The simple answer is, complex challenges are complex.
While that’s a correct answer, it’s not helpful in improving our abilities to manage complexity. With complexity, we know simple solutions usually fail miserably. That’s unless the solution to a complex challenge fits on a bumper sticker and you are a politician.
Whether it is improving our personal health, eliminating homelessness or reducing income inequality, we know there are not simple solutions to these complex challenges.
What is Complexity?
The unpredictability of many impacting elements (people, communities and realities) operating, interacting and reacting in both certain and uncertain ways.
If we want to lose weight and adopt a healthy lifestyle, we know we need to eat better and increase our physical activities. While these simple solutions works for some people, it has not been successful for the 71 percent of United States adults who are either overweight or obese.
Mission success is affected by the many impacting elements; the people around us (families, friends, co-workers), our communities (work, social, neighbors, city) and many realities such as behavior, beliefs, culture, economic, education, environment, health, income & work, residence, resources, responsibilities, science, social, support & theories.
We know that choosing a mission to lose weight and adopting a healthy lifestyle is often not be enough to get us past the McDonald’s drive thru after a stressful day at work or amidst transporting young kids in the early evening to their many activities.
We Were Never Taught How to Manage Complexity
To achieve a complex challenge, we must manage the uncertainty of complexity, yet we’re not taught that in school. Complexity involves many certain and uncertain elements that interact, and get in the way of our health, relationships, career goals, transforming organizations or finding cancer cures. Yet, we are taught to use certain known elements and formulas to find answers, which doesn’t help with complexity. While proven formulas and calculations may work in school, they fail to address the complexity of achieving what we want or for transforming our lives, businesses and nations.
With complex challenges, achieving success requires managing numerous iterations of the solution rather than finding the solution at the start.
To make progress with complex challenges, it requires:
- Mission – If the mission isn’t clear, it’s difficult to focus your limited time and resources to achieve it.
- Impacting Elements – Understanding the many elements that could impact achieving the mission and how these elements will impact the mission and potential solution.
- Solution Iteration – With complexity, it is virtually impossible to get the solution right without going through numerous iterations. This is due to impacting elements being uncertain and their reactions to the solution being unpredictable.

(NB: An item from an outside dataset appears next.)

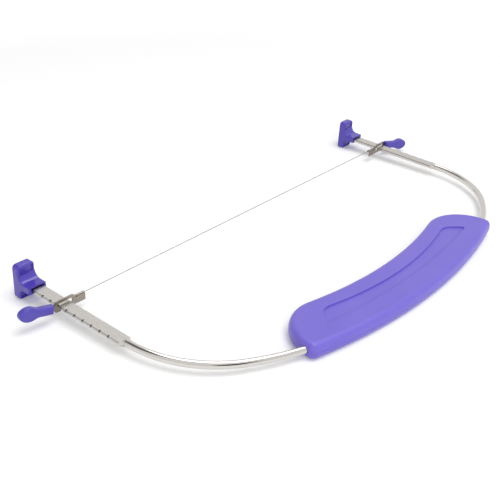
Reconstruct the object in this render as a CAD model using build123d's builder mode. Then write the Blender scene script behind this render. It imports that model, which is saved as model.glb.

Managing Complexity Framework Example
Tim Reilly offers us an example of how Google Search manages complexity in his book, WTF: What’s The Future and Why It’s Up to Us. Google Search, the Facebook activity feed and Amazon suggestions are solution interations that are improved every day. Google Search analyzes the “short clicks” versus the “long clicks” continuously to adapt their solution. If users click on the first search result and don’t come back, the were likely satisfied. If users click on the first search result and spend time there (“long click”), and then come back to click on the second result, they were somewhat satisfied. If users click on the first result and quickly come back to click on the second response (“short click”), they were not satisfied. If the user eventually has “long clicks” on the third or fourth search response, after “short clicks” on the top results, the lower ranked results may be more relevant. If this is done by one person, it may be an accident. If it is done by millions of people, the Google Search solution must be adapted.
Google search uses a framework of over 200 signals and an estimated 50,000 subsignals (“impacting elements”). Based on feedback from each solution iteration, they may adjust the search ranking algorithm, the ranking of a subsignal or add additional subsignals.
Our complex challenges don’t require us to build a framework as robust as Google, yet we can learn from Google the power of a clear mission, understanding the impacting elements and continously improving with each solution iteration. The complexity of health, relationships, career goals, transforming organizations or finding cancer cures often requires hundreds or even thousands of solution iterations to find the right answer. Something they didn’t have time to teach in school.